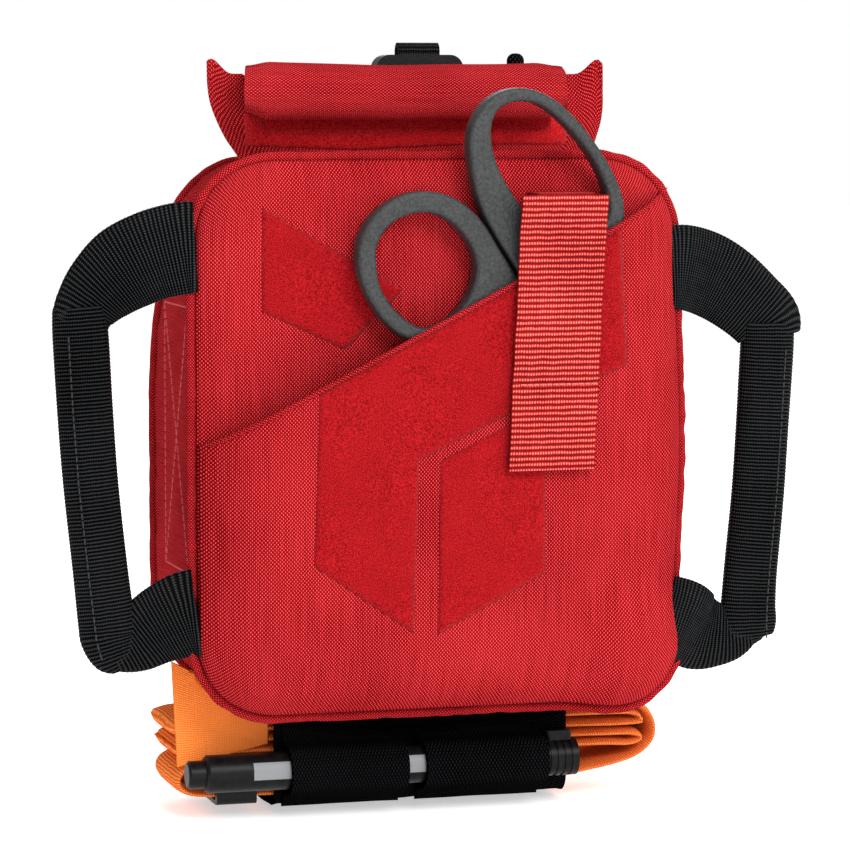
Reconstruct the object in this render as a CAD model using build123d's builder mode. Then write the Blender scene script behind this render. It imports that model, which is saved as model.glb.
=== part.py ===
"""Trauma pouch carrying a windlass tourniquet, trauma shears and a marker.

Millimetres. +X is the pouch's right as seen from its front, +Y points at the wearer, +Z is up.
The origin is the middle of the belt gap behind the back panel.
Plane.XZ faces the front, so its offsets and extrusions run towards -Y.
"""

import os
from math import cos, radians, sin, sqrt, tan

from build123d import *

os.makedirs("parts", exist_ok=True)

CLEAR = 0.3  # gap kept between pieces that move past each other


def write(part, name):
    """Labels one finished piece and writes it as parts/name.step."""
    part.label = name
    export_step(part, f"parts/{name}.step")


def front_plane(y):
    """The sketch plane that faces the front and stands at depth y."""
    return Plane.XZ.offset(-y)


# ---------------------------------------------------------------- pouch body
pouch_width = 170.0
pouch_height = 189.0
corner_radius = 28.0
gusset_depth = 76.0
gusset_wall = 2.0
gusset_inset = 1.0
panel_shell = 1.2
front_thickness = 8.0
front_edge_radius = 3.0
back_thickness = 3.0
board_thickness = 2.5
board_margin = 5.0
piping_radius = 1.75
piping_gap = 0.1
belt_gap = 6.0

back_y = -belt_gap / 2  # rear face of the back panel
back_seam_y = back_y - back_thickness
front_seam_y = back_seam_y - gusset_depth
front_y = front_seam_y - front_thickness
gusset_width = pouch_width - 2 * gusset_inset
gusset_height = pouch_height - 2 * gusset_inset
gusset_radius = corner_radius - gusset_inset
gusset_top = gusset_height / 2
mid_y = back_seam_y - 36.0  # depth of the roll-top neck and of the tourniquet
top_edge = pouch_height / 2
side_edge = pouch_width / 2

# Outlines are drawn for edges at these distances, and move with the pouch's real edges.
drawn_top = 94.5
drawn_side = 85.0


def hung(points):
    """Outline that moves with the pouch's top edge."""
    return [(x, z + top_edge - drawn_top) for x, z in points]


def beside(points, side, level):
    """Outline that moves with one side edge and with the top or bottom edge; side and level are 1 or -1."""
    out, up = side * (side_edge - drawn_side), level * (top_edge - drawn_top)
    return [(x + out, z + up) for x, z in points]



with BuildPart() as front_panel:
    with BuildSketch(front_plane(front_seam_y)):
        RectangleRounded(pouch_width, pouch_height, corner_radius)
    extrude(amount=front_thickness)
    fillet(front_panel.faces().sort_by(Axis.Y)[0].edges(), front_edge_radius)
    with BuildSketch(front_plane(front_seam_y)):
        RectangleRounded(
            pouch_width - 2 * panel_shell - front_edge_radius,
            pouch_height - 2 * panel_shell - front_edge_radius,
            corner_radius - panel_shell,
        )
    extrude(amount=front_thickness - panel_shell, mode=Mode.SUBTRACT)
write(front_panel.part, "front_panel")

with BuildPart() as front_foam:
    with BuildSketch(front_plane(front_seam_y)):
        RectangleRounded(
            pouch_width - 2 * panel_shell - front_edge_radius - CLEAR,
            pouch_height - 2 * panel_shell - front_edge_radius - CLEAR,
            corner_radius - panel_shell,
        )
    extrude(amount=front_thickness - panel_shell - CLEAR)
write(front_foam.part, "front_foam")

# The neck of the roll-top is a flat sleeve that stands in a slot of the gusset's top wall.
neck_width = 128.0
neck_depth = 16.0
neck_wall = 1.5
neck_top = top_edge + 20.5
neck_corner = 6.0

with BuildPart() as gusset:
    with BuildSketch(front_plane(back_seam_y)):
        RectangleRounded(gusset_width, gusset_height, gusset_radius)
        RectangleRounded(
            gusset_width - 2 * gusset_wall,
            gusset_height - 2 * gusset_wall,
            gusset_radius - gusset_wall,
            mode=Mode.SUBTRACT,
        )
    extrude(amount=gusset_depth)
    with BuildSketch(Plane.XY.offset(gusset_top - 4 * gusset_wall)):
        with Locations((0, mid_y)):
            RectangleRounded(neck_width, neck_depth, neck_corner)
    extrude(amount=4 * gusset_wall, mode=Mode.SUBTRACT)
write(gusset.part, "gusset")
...
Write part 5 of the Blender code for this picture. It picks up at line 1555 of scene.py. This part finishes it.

▶ [Exercise]: Retype, in the same exact form, the lines of the material above from the line holding "Reconstruct the object" through the line holding "and a marker.".

▶ [Correct answer]:
Reconstruct the object in this render as a CAD model using build123d's builder mode. Then write the Blender scene script behind this render. It imports that model, which is saved as model.glb.
=== part.py ===
"""Trauma pouch carrying a windlass tourniquet, trauma shears and a marker.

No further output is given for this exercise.